Supplied data:
+===+
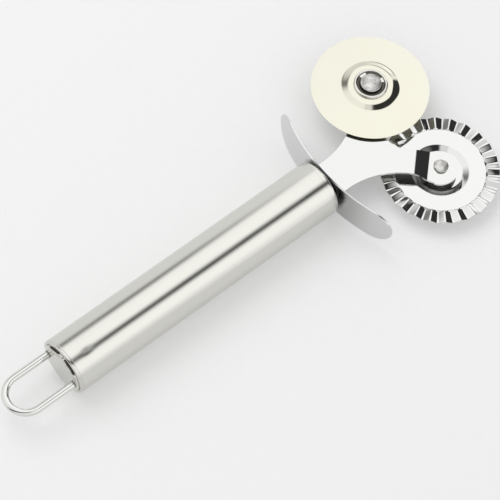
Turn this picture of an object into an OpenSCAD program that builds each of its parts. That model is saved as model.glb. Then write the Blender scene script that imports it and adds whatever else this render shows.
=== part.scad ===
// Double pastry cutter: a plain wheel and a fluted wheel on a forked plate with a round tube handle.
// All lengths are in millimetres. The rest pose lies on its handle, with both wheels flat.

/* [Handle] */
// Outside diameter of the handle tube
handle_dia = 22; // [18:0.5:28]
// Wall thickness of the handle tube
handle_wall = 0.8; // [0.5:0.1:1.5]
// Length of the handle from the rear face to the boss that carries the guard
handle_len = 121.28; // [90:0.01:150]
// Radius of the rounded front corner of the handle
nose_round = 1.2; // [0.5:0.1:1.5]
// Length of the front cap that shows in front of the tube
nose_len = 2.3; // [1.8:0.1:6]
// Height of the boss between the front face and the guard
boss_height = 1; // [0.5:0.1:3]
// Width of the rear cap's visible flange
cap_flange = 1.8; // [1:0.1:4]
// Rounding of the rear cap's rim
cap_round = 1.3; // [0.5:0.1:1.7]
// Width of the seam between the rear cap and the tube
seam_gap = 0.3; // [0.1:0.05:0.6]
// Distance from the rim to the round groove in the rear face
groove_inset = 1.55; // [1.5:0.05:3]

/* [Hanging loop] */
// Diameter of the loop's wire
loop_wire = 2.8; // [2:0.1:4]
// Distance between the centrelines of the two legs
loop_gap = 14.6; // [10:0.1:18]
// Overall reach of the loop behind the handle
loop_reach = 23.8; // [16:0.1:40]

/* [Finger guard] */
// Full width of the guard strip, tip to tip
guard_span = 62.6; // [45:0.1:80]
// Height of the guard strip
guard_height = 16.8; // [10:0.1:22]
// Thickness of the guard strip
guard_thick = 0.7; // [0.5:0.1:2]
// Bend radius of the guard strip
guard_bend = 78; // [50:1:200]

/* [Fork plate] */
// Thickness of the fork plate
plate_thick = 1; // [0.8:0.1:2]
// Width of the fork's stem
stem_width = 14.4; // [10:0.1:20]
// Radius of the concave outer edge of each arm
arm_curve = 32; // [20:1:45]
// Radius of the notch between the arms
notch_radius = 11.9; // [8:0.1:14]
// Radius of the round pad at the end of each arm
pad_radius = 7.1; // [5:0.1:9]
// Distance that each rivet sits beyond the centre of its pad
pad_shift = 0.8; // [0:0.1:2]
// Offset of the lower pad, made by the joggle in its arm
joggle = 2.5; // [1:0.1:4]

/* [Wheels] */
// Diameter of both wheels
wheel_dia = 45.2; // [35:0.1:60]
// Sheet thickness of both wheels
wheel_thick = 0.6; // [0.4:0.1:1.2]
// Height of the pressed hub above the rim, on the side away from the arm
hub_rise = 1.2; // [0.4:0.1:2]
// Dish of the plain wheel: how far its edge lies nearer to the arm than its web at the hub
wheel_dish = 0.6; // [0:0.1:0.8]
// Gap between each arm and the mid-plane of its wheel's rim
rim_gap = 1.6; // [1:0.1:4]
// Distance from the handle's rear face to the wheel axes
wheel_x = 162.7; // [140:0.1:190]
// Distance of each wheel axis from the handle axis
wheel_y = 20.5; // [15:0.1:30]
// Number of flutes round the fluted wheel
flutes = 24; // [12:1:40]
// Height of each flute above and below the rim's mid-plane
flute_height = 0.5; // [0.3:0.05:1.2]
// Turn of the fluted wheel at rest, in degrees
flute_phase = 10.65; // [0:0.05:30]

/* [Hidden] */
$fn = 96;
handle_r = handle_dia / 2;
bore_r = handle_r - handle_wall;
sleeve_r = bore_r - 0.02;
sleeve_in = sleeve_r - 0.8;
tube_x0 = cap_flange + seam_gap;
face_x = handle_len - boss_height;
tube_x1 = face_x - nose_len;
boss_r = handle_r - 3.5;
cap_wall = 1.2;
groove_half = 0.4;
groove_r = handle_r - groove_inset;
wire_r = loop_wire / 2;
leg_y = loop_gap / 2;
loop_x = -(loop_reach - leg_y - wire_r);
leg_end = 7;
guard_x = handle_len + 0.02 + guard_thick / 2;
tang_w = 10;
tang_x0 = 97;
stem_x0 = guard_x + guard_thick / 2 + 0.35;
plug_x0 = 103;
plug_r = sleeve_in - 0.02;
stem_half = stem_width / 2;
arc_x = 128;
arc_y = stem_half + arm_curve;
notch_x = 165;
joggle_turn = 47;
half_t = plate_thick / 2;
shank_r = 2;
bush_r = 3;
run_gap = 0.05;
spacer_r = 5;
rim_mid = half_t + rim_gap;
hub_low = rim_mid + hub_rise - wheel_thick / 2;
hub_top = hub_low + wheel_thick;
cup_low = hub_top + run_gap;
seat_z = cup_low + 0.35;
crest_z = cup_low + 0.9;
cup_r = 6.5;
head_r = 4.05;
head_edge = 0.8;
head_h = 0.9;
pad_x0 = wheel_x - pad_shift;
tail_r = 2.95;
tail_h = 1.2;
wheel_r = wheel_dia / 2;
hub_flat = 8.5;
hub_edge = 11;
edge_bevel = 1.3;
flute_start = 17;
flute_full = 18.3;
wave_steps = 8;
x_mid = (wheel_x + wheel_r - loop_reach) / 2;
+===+
The problem: Write out every line of the material again, exactly as it reads.

The solution:
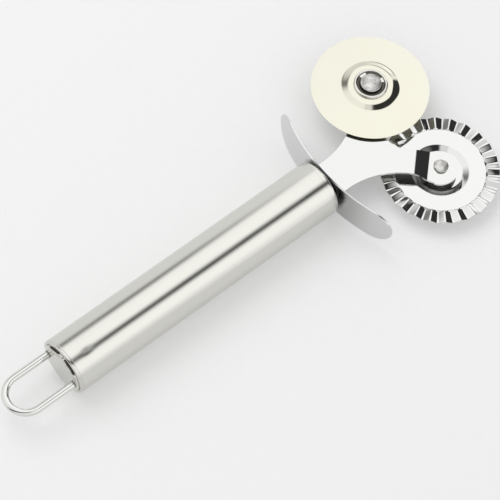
Turn this picture of an object into an OpenSCAD program that builds each of its parts. That model is saved as model.glb. Then write the Blender scene script that imports it and adds whatever else this render shows.
=== part.scad ===
// Double pastry cutter: a plain wheel and a fluted wheel on a forked plate with a round tube handle.
// All lengths are in millimetres. The rest pose lies on its handle, with both wheels flat.

/* [Handle] */
// Outside diameter of the handle tube
handle_dia = 22; // [18:0.5:28]
// Wall thickness of the handle tube
handle_wall = 0.8; // [0.5:0.1:1.5]
// Length of the handle from the rear face to the boss that carries the guard
handle_len = 121.28; // [90:0.01:150]
// Radius of the rounded front corner of the handle
nose_round = 1.2; // [0.5:0.1:1.5]
// Length of the front cap that shows in front of the tube
nose_len = 2.3; // [1.8:0.1:6]
// Height of the boss between the front face and the guard
boss_height = 1; // [0.5:0.1:3]
// Width of the rear cap's visible flange
cap_flange = 1.8; // [1:0.1:4]
// Rounding of the rear cap's rim
cap_round = 1.3; // [0.5:0.1:1.7]
// Width of the seam between the rear cap and the tube
seam_gap = 0.3; // [0.1:0.05:0.6]
// Distance from the rim to the round groove in the rear face
groove_inset = 1.55; // [1.5:0.05:3]

/* [Hanging loop] */
// Diameter of the loop's wire
loop_wire = 2.8; // [2:0.1:4]
// Distance between the centrelines of the two legs
loop_gap = 14.6; // [10:0.1:18]
// Overall reach of the loop behind the handle
loop_reach = 23.8; // [16:0.1:40]

/* [Finger guard] */
// Full width of the guard strip, tip to tip
guard_span = 62.6; // [45:0.1:80]
// Height of the guard strip
guard_height = 16.8; // [10:0.1:22]
// Thickness of the guard strip
guard_thick = 0.7; // [0.5:0.1:2]
// Bend radius of the guard strip
guard_bend = 78; // [50:1:200]

/* [Fork plate] */
// Thickness of the fork plate
plate_thick = 1; // [0.8:0.1:2]
// Width of the fork's stem
stem_width = 14.4; // [10:0.1:20]
// Radius of the concave outer edge of each arm
arm_curve = 32; // [20:1:45]
// Radius of the notch between the arms
notch_radius = 11.9; // [8:0.1:14]
// Radius of the round pad at the end of each arm
pad_radius = 7.1; // [5:0.1:9]
// Distance that each rivet sits beyond the centre of its pad
pad_shift = 0.8; // [0:0.1:2]
// Offset of the lower pad, made by the joggle in its arm
joggle = 2.5; // [1:0.1:4]

/* [Wheels] */
// Diameter of both wheels
wheel_dia = 45.2; // [35:0.1:60]
// Sheet thickness of both wheels
wheel_thick = 0.6; // [0.4:0.1:1.2]
// Height of the pressed hub above the rim, on the side away from the arm
hub_rise = 1.2; // [0.4:0.1:2]
// Dish of the plain wheel: how far its edge lies nearer to the arm than its web at the hub
wheel_dish = 0.6; // [0:0.1:0.8]
// Gap between each arm and the mid-plane of its wheel's rim
rim_gap = 1.6; // [1:0.1:4]
// Distance from the handle's rear face to the wheel axes
wheel_x = 162.7; // [140:0.1:190]
// Distance of each wheel axis from the handle axis
wheel_y = 20.5; // [15:0.1:30]
// Number of flutes round the fluted wheel
flutes = 24; // [12:1:40]
// Height of each flute above and below the rim's mid-plane
flute_height = 0.5; // [0.3:0.05:1.2]
// Turn of the fluted wheel at rest, in degrees
flute_phase = 10.65; // [0:0.05:30]

/* [Hidden] */
$fn = 96;
handle_r = handle_dia / 2;
bore_r = handle_r - handle_wall;
sleeve_r = bore_r - 0.02;
sleeve_in = sleeve_r - 0.8;
tube_x0 = cap_flange + seam_gap;
face_x = handle_len - boss_height;
tube_x1 = face_x - nose_len;
boss_r = handle_r - 3.5;
cap_wall = 1.2;
groove_half = 0.4;
groove_r = handle_r - groove_inset;
wire_r = loop_wire / 2;
leg_y = loop_gap / 2;
loop_x = -(loop_reach - leg_y - wire_r);
leg_end = 7;
guard_x = handle_len + 0.02 + guard_thick / 2;
tang_w = 10;
tang_x0 = 97;
stem_x0 = guard_x + guard_thick / 2 + 0.35;
plug_x0 = 103;
plug_r = sleeve_in - 0.02;
stem_half = stem_width / 2;
arc_x = 128;
arc_y = stem_half + arm_curve;
notch_x = 165;
joggle_turn = 47;
half_t = plate_thick / 2;
shank_r = 2;
bush_r = 3;
run_gap = 0.05;
spacer_r = 5;
rim_mid = half_t + rim_gap;
hub_low = rim_mid + hub_rise - wheel_thick / 2;
hub_top = hub_low + wheel_thick;
cup_low = hub_top + run_gap;
seat_z = cup_low + 0.35;
crest_z = cup_low + 0.9;
cup_r = 6.5;
head_r = 4.05;
head_edge = 0.8;
head_h = 0.9;
pad_x0 = wheel_x - pad_shift;
tail_r = 2.95;
tail_h = 1.2;
wheel_r = wheel_dia / 2;
hub_flat = 8.5;
hub_edge = 11;
edge_bevel = 1.3;
flute_start = 17;
flute_full = 18.3;
wave_steps = 8;
x_mid = (wheel_x + wheel_r - loop_reach) / 2;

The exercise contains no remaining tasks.